> _Requirement_
Copy exactly, please, the lines of the data from its start through the line containing "tail = tube_along(name, line, cord_radius)".

> _Supplied information_
%%

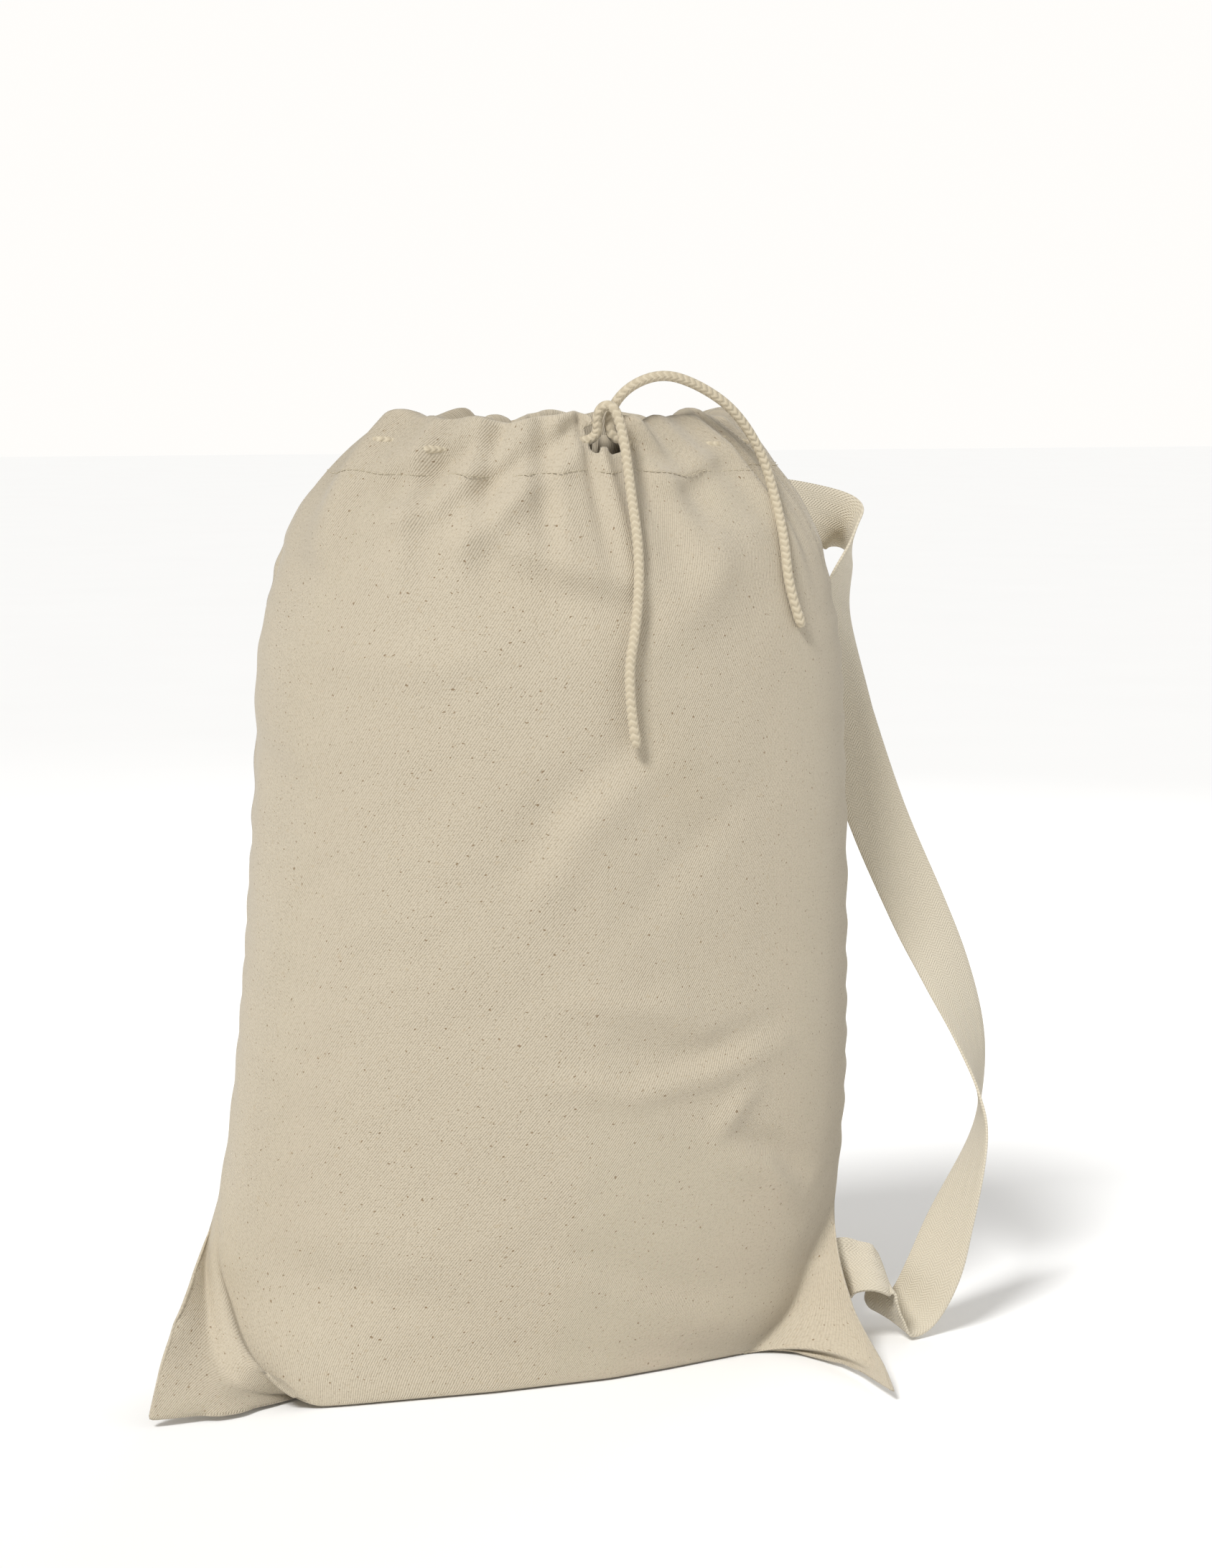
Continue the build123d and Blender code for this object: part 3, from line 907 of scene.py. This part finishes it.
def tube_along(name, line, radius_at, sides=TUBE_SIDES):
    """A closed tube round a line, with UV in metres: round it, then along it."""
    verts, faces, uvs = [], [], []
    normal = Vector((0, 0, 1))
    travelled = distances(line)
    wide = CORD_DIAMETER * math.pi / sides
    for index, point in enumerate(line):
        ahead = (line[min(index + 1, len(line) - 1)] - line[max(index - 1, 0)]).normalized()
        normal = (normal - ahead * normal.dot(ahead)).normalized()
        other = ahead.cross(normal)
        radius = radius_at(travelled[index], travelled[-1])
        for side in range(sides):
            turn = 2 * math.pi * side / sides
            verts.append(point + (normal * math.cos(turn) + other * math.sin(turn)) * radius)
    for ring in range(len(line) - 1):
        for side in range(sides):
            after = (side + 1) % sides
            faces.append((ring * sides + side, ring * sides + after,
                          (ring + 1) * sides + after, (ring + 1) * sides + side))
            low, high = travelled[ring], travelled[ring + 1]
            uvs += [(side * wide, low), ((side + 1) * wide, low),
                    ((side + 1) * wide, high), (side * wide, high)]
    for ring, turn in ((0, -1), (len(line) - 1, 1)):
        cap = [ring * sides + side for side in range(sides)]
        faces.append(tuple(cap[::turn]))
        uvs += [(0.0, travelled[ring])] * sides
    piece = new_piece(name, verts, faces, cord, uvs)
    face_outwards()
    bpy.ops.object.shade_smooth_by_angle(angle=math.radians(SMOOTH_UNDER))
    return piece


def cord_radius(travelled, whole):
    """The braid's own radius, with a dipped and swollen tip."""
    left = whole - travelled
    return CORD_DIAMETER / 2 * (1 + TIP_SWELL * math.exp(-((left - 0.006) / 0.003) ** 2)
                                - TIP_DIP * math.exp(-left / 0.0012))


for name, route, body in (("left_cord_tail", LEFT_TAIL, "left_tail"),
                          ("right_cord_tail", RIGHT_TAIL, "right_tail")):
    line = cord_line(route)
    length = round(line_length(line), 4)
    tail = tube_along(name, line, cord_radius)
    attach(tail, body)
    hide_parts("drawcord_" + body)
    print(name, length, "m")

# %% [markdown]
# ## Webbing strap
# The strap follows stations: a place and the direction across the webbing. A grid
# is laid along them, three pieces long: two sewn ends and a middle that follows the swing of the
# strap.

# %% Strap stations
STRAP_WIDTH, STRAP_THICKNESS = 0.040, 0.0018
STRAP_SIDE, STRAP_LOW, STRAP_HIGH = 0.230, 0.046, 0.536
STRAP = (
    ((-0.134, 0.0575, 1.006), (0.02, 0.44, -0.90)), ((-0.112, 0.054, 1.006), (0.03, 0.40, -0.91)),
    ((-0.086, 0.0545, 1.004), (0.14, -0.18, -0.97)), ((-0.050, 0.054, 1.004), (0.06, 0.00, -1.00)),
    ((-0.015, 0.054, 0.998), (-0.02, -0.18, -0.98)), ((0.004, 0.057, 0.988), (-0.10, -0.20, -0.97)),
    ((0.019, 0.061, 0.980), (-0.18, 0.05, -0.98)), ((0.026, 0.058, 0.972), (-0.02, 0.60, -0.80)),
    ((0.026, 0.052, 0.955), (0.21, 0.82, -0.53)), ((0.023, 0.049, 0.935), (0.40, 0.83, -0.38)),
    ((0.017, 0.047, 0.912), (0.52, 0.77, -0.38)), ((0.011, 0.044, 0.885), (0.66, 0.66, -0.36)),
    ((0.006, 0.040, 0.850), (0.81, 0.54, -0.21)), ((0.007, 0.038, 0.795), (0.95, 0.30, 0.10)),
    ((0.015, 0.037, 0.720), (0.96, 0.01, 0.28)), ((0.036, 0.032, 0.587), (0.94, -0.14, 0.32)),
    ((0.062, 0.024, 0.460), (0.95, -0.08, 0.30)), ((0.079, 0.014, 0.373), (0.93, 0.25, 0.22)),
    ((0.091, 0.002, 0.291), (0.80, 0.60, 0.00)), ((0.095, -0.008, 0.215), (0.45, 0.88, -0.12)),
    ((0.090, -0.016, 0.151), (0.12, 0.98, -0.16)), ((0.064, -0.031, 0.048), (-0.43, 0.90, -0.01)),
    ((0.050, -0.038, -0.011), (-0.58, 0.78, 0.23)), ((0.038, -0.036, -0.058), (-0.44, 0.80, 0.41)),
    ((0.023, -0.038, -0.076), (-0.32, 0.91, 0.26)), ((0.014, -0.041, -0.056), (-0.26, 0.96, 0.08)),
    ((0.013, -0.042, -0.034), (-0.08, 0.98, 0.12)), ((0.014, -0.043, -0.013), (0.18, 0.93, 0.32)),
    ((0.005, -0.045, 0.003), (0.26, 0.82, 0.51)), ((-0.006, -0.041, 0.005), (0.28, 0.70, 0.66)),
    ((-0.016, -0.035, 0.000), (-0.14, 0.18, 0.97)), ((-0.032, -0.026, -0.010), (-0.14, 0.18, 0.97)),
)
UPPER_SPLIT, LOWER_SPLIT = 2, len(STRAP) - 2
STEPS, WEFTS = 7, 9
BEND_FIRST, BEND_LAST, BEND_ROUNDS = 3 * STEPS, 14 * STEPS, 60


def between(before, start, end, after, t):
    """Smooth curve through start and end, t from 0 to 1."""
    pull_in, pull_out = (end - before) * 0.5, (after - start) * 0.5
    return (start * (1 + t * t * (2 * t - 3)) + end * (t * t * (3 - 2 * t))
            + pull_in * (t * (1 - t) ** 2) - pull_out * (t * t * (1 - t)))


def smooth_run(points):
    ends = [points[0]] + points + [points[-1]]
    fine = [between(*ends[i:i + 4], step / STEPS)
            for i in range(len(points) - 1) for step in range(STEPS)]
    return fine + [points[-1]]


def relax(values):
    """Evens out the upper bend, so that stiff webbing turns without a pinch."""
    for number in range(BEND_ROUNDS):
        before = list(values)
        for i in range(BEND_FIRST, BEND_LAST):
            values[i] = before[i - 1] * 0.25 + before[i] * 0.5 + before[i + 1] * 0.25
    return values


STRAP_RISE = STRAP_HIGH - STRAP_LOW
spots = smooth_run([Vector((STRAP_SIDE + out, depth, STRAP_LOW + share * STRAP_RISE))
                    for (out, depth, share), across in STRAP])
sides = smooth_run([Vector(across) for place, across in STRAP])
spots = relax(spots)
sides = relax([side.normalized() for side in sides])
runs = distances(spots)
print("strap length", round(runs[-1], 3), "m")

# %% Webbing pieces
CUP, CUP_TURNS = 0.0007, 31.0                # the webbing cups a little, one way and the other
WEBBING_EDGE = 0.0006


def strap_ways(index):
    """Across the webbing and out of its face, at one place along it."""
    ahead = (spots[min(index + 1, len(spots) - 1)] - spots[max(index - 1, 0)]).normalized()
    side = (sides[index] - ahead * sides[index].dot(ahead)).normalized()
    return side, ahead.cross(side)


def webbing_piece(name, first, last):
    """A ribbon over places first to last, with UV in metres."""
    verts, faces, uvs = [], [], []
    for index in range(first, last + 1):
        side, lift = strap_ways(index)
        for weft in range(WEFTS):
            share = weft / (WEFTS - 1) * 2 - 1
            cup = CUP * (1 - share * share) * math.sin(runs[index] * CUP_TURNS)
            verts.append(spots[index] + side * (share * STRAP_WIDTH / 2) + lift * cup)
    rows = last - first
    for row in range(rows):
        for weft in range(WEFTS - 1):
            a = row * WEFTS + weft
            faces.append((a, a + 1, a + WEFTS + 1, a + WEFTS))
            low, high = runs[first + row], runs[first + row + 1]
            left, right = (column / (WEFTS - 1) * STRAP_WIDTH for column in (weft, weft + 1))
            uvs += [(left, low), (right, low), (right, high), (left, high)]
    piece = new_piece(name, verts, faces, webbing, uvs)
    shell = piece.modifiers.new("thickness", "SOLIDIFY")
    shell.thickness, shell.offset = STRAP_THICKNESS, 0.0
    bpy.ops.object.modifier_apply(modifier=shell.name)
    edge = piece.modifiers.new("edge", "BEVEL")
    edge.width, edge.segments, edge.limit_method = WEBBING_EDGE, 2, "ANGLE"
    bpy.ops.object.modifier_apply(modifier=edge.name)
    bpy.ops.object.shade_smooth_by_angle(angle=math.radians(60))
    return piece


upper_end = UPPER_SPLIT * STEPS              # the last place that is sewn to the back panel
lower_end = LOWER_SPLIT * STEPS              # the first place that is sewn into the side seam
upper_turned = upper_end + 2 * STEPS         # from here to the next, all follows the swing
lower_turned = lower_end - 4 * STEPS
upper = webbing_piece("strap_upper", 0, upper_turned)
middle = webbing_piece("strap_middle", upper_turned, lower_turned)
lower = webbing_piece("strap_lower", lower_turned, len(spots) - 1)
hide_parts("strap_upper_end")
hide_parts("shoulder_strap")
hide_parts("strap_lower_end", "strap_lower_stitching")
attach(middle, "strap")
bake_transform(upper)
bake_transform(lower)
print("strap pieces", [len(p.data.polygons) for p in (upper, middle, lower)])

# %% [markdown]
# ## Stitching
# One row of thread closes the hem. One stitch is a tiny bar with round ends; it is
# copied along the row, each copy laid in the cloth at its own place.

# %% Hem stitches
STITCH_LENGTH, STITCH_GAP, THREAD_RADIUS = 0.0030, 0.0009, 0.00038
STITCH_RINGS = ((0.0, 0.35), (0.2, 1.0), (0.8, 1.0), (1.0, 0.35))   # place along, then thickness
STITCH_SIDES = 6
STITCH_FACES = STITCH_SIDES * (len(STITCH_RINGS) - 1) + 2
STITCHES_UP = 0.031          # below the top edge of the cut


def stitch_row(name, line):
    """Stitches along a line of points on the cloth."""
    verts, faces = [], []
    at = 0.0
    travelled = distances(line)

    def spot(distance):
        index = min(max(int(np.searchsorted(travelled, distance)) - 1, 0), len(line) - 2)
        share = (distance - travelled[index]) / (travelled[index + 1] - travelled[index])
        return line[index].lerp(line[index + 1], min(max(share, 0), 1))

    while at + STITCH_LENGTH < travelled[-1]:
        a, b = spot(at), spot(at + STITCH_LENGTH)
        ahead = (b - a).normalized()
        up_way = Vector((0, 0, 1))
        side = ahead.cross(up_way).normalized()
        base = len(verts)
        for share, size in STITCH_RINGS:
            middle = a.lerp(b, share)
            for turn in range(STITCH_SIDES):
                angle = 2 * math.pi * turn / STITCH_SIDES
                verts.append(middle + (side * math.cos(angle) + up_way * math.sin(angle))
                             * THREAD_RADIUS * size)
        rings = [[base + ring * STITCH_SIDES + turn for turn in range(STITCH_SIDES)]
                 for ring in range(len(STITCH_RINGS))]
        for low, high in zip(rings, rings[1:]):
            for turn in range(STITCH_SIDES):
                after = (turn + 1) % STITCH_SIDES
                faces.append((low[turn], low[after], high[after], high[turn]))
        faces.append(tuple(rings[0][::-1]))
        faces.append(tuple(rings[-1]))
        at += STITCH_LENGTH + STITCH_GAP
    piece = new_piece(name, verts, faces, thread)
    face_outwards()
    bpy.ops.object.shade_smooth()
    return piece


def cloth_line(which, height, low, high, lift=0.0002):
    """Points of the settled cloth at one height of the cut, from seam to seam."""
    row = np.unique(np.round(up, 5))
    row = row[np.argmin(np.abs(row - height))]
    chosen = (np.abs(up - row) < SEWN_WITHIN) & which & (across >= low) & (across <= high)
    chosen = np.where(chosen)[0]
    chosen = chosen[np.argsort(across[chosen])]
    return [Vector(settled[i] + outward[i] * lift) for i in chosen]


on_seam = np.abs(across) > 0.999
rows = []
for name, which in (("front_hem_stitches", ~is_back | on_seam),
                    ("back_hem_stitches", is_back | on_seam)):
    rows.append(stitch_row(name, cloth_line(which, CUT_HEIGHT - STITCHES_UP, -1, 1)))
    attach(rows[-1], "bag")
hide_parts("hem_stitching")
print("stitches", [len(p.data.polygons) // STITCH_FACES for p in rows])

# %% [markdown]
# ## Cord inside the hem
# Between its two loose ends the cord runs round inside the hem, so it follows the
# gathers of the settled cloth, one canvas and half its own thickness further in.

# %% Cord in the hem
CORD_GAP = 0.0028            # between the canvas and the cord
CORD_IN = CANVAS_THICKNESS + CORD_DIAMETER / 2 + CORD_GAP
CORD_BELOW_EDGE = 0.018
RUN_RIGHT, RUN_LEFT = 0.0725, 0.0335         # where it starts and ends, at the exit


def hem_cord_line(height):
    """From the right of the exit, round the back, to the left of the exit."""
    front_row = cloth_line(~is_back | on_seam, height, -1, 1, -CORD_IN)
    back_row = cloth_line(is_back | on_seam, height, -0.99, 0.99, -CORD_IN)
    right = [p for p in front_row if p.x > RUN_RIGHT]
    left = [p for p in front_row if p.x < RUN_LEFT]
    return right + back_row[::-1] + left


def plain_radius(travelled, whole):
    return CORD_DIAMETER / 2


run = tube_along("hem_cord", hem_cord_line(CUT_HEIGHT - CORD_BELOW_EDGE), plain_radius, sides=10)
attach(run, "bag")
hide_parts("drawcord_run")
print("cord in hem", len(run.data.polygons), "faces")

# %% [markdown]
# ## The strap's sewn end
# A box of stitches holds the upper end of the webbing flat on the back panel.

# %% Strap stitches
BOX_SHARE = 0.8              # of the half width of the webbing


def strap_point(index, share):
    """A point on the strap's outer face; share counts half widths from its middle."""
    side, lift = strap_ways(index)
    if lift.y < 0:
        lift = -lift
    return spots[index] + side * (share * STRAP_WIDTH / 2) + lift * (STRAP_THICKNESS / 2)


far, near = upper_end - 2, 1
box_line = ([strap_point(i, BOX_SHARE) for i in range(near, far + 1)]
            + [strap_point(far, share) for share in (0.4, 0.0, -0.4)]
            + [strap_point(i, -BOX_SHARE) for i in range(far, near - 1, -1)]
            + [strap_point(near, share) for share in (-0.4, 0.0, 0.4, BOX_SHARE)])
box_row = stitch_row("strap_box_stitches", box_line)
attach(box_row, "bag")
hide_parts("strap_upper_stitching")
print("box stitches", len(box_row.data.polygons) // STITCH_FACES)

%%

> _Output of the exercise_
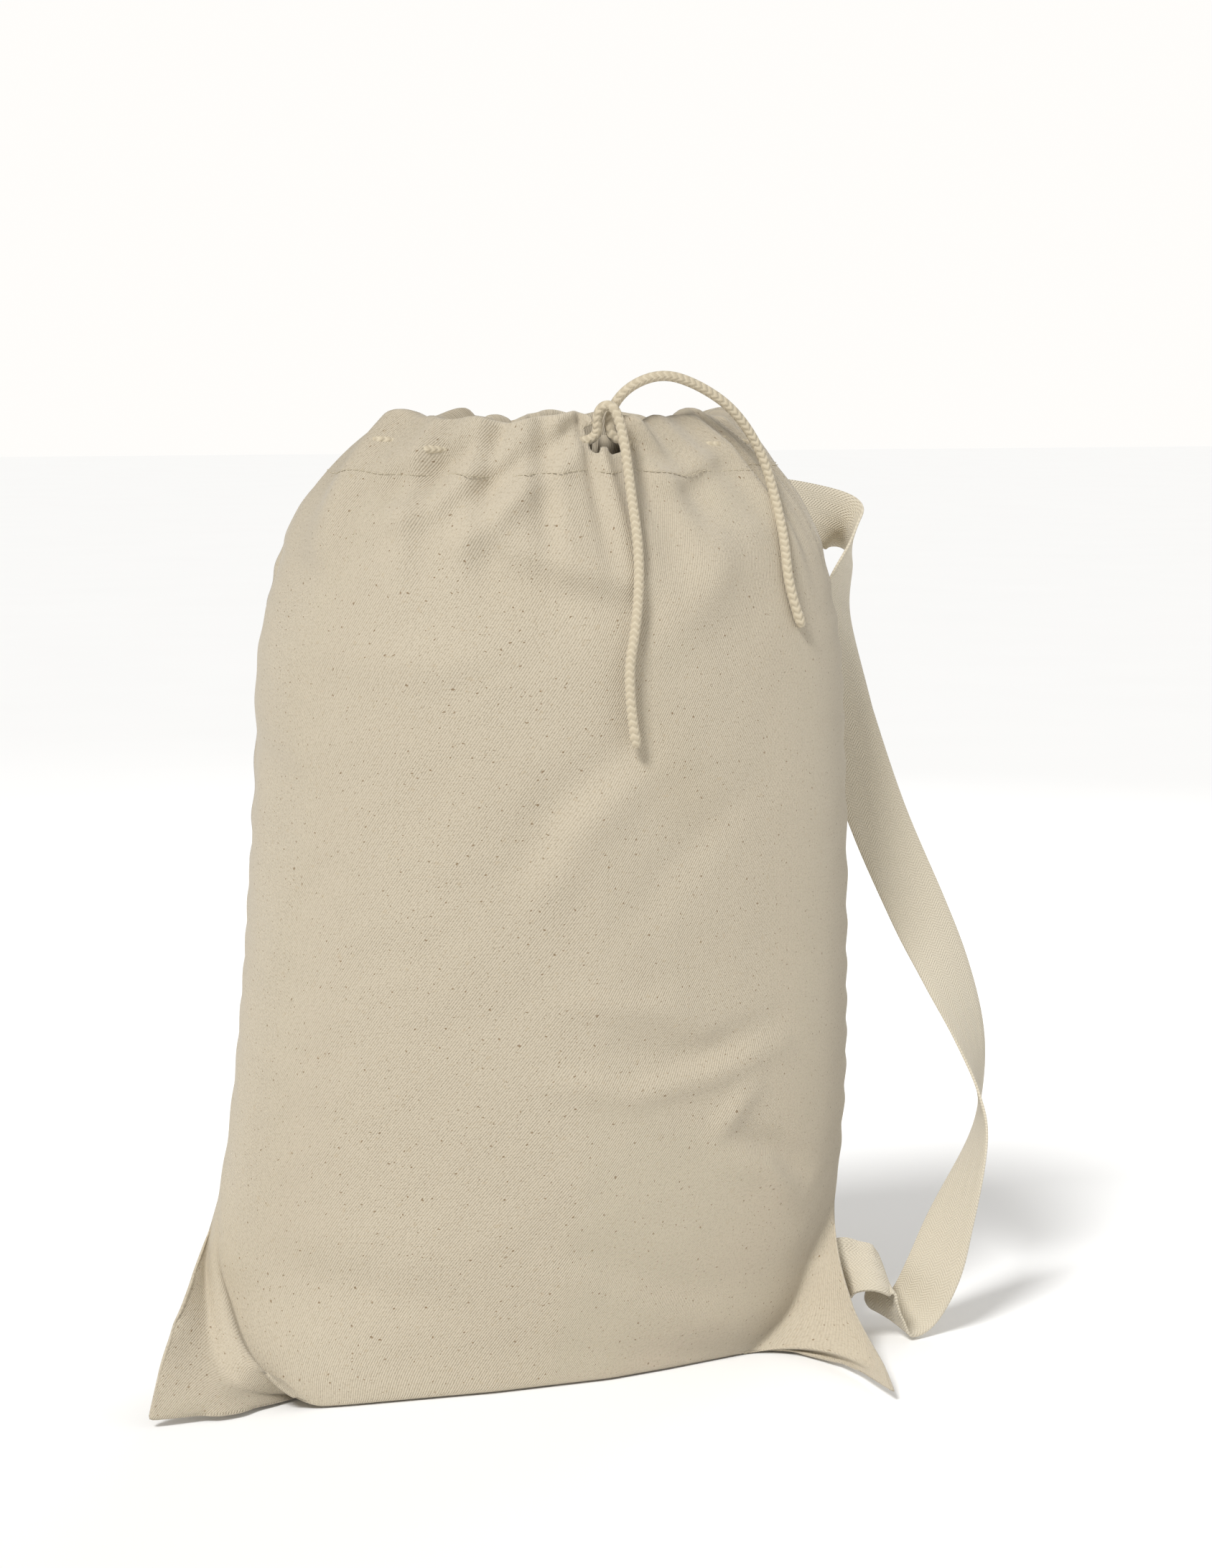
Continue the build123d and Blender code for this object: part 3, from line 907 of scene.py. This part finishes it.
def tube_along(name, line, radius_at, sides=TUBE_SIDES):
    """A closed tube round a line, with UV in metres: round it, then along it."""
    verts, faces, uvs = [], [], []
    normal = Vector((0, 0, 1))
    travelled = distances(line)
    wide = CORD_DIAMETER * math.pi / sides
    for index, point in enumerate(line):
        ahead = (line[min(index + 1, len(line) - 1)] - line[max(index - 1, 0)]).normalized()
        normal = (normal - ahead * normal.dot(ahead)).normalized()
        other = ahead.cross(normal)
        radius = radius_at(travelled[index], travelled[-1])
        for side in range(sides):
            turn = 2 * math.pi * side / sides
            verts.append(point + (normal * math.cos(turn) + other * math.sin(turn)) * radius)
    for ring in range(len(line) - 1):
        for side in range(sides):
            after = (side + 1) % sides
            faces.append((ring * sides + side, ring * sides + after,
                          (ring + 1) * sides + after, (ring + 1) * sides + side))
            low, high = travelled[ring], travelled[ring + 1]
            uvs += [(side * wide, low), ((side + 1) * wide, low),
                    ((side + 1) * wide, high), (side * wide, high)]
    for ring, turn in ((0, -1), (len(line) - 1, 1)):
        cap = [ring * sides + side for side in range(sides)]
        faces.append(tuple(cap[::turn]))
        uvs += [(0.0, travelled[ring])] * sides
    piece = new_piece(name, verts, faces, cord, uvs)
    face_outwards()
    bpy.ops.object.shade_smooth_by_angle(angle=math.radians(SMOOTH_UNDER))
    return piece


def cord_radius(travelled, whole):
    """The braid's own radius, with a dipped and swollen tip."""
    left = whole - travelled
    return CORD_DIAMETER / 2 * (1 + TIP_SWELL * math.exp(-((left - 0.006) / 0.003) ** 2)
                                - TIP_DIP * math.exp(-left / 0.0012))


for name, route, body in (("left_cord_tail", LEFT_TAIL, "left_tail"),
                          ("right_cord_tail", RIGHT_TAIL, "right_tail")):
    line = cord_line(route)
    length = round(line_length(line), 4)
    tail = tube_along(name, line, cord_radius)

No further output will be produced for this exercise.